Boards: Notebaert is a director of Aon Corp., Cardinal Health Inc. and the Denver Center for the Performing Arts.

Family: He and his wife, Peggy, have two adult daughters and several grandchildren.


“Qwest is the unwanted child, the orphan of all the telecom companies,” said analyst Pat Comack of Zachary Investment Research in Miami. “Buying MCI would make them attractive. Without MCI they just don’t fit into the equation.”

Qwest’s options may include a proxy battle

When The Wall Street Journal published the story of Qwest’s bid for MCI on Feb. 3, Notebaert was on the ropes.

By Valentine’s Day, Verizon had announced a $6.75 billion bid for MCI. Speaking in Boulder, Notebaert said, “We are moving on.”

Moving on to challenge Verizon’s bid, it turned out. Notebaert launched a multi-pronged strategy that included challenging MCI’s board, attacking a Verizon-MCI combination as anti-competitive and upping Qwest’s bid to gain support from key MCI shareholders, such as Leon Cooperman, who owns 3 percent of MCI shares.

A spokesman for Mexican billionaire Carlos Slim Helu, who controls 13.7 percent of MCI shares, said that Verizon’s bid was “too low” and that Qwest’s bid was an improvement but also “insufficient.”

That may put pressure on Verizon to sweeten its offer, although so far the company has shown little interest in doing so.

If MCI sticks with Verizon, Notebaert’s last option may be a proxy battle, in which Qwest would seek to persuade a majority of MCI shareholders to support its bid.
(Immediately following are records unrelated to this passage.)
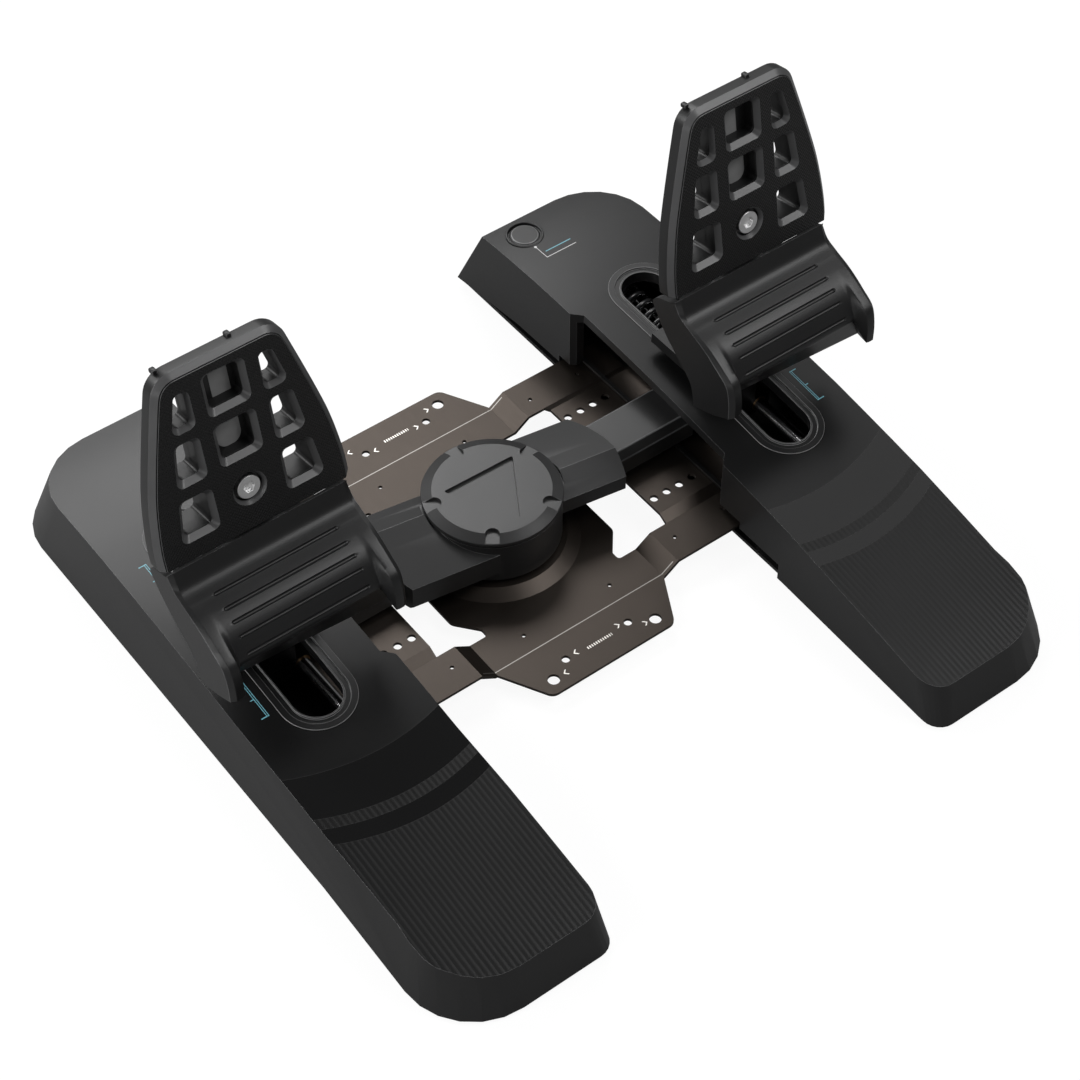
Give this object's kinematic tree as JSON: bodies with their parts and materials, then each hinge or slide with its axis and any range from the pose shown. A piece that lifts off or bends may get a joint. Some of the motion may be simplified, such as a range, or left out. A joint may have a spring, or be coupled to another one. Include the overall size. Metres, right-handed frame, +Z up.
{
  "type": "flight simulator rudder pedals",
  "caption": "Flight simulator rudder pedals: two sliding pedals with tipping toe brakes and heel rests, joined by a rocker arm on a central pressed plate.",
  "frame": {"origin": "hub axis on the floor, at the middle of the underside of the centre rubber pad", "axes": "+Z up, +Y from the heels to the toes, +X to the user's right"},
  "size_m": [0.432, 0.4428, 0.2541],
  "materials": {
    "plate_metal": "metallic brown grey, satin",
    "rubber": "matt",
    "steel": "brushed",
    "spring_black": "gloss black",
    "bronze": "sintered",
    "board_green": "satin",
    "magnet": "plated",
    "arm_plastic": "satin",
    "shell_plastic": "satin",
    "black_plastic": "satin",
    "pedal_plastic": "satin",
    "grip_plastic": "knurled"
  },
  "bodies": {
    "base": {"base_plate": "plate_metal", "base_feet": "rubber", "hub_post": "steel", "hub_post_screws": "steel", "hub_circlip": "steel", "hub_sensor": "board_green"},
    "rocker": {"hub_body": "arm_plastic", "hub_bushes": "bronze", "hub_cap": "arm_plastic", "hub_magnet": "magnet"},
    "arm_left": {"arm_tube_left": "arm_plastic", "drive_fork_left": "steel"},
    "arm_right": {"arm_tube_right": "arm_plastic", "drive_fork_right": "steel"},
    "housing_left": {"upper_shell_left": "shell_plastic", "lower_tray_left": "black_plastic", "slot_bezel_left": "black_plastic", "guide_rods_left": "steel", "rod_blocks_left": "black_plastic", "centring_spring_left": "spring_black", "housing_feet_left": "rubber", "housing_screws_left": "steel"},
    "housing_right": {"upper_shell_right": "shell_plastic", "lower_tray_right": "black_plastic", "slot_bezel_right": "black_plastic", "guide_rods_right": "steel", "rod_blocks_right": "black_plastic", "centring_spring_right": "spring_black", "housing_feet_right": "rubber", "housing_screws_right": "steel", "circuit_board": "board_green", "usb_socket": "steel"},
    "button": {"mode_button": "black_plastic"},
    "slider_left": {"carriage_left": "black_plastic", "rod_bushes_left": "bronze", "drive_pin_left": "steel", "pedal_post_left": "black_plastic", "heel_rest_left": "pedal_plastic", "brake_axle_left": "steel", "brake_springs_left": "steel"},
    "slider_right": {"carriage_right": "black_plastic", "rod_bushes_right": "bronze", "drive_pin_right": "steel", "pedal_post_right": "black_plastic", "heel_rest_right": "pedal_plastic", "brake_axle_right": "steel", "brake_springs_right": "steel"},
    "pedal_left": {"pedal_frame_left": "pedal_plastic", "grip_plate_left": "grip_plastic", "cap_screw_left": "steel"},
    "pedal_right": {"pedal_frame_right": "pedal_plastic", "grip_plate_right": "grip_plastic", "cap_screw_right": "steel"}
  },
  "joints": [
    {"name": "width_left", "type": "slide", "parent": "base", "child": "housing_left", "axis": [1, 0, 0], "range_m": [0, 0.0275]},
    {"name": "width_right", "type": "slide", "parent": "base", "child": "housing_right", "axis": [-1, 0, 0], "range_m": [0, 0.0275]},
    {"name": "hub_swing", "type": "hinge", "parent": "base", "child": "rocker", "pos_m": [0, 0, 0.0285], "axis": [0, 0, 1], "range_deg": [-14.01, 14.01]},
    {"name": "tube_left", "type": "slide", "parent": "rocker", "child": "arm_left", "axis": [1, 0, 0], "range_m": [0, 0.0275]},
    {"name": "tube_right", "type": "slide", "parent": "rocker", "child": "arm_right", "axis": [-1, 0, 0], "range_m": [0, 0.0275]},
    {"name": "rudder_left", "type": "slide", "parent": "housing_left", "child": "slider_left", "axis": [0, 1, 0], "range_m": [-0.03665, 0.03665], "stiffness_N_per_m": 800, "deforming": ["centring_spring_left"]},
    {"name": "rudder_right", "type": "slide", "parent": "housing_right", "child": "slider_right", "axis": [0, 1, 0], "range_m": [-0.03665, 0.03665], "stiffness_N_per_m": 800, "deforming": ["centring_spring_right"]},
    {"name": "brake_left", "type": "hinge", "parent": "slider_left", "child": "pedal_left", "pos_m": [-0.16, -0.012, 0.138], "axis": [-1, 0, 0], "range_deg": [0, 16], "stiffness_Nm_per_rad": 10, "springref_deg": -5.16, "deforming": ["brake_springs_left"]},
    {"name": "brake_right", "type": "hinge", "parent": "slider_right", "child": "pedal_right", "pos_m": [0.16, -0.012, 0.138], "axis": [-1, 0, 0], "range_deg": [0, 16], "stiffness_Nm_per_rad": 10, "springref_deg": -5.16, "deforming": ["brake_springs_right"]},
    {"name": "mode_press", "type": "slide", "parent": "housing_right", "child": "button", "axis": [0, 0, -1], "range_m": [0, 0.0012], "stiffness_N_per_m": 400, "springref_m": -0.0006}
  ],
  "couplings": [
    {"joint": "hub_swing", "follows": "rudder_right", "rad_per_m": 6.6667},
    {"joint": "rudder_left", "follows": "rudder_right", "ratio": -1},
    {"joint": "tube_left", "follows": "width_left", "ratio": 1},
    {"joint": "tube_right", "follows": "width_right", "ratio": 1}
  ]
}
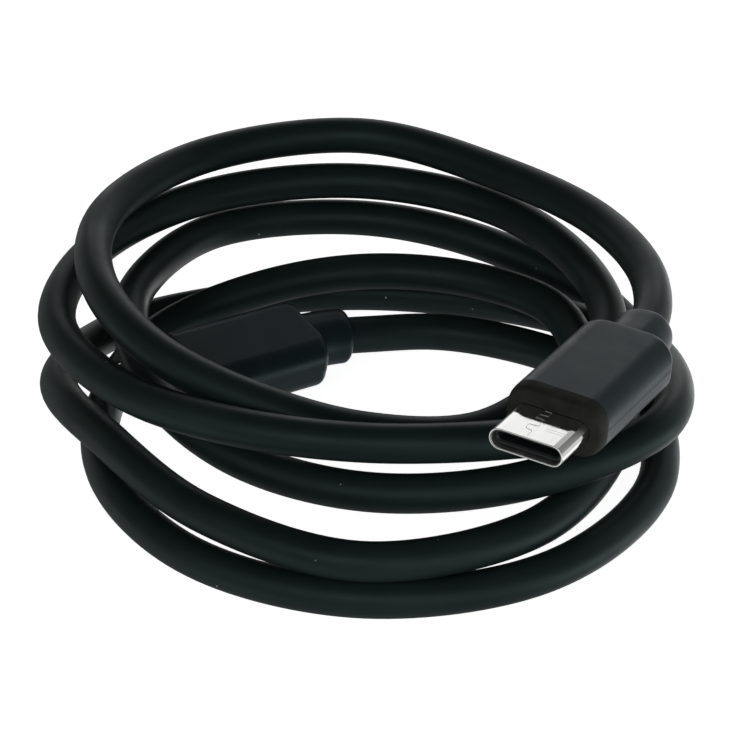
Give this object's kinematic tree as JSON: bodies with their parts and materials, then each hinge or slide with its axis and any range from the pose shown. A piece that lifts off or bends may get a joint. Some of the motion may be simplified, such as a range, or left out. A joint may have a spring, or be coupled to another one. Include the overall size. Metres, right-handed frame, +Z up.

MCI holds its annual meeting May 16.

Notebaert has walked away from other negotiations. He bid $390 million in 2003 for Allegiance Telecom but let it go when XO Communications Inc., controlled by financier Carl Icahn, bid $646 million.

“We’ve never done a deal in my career where we didn’t have a walk-away price,” Notebaert said when he made that bid. “You never fall in love with anything.”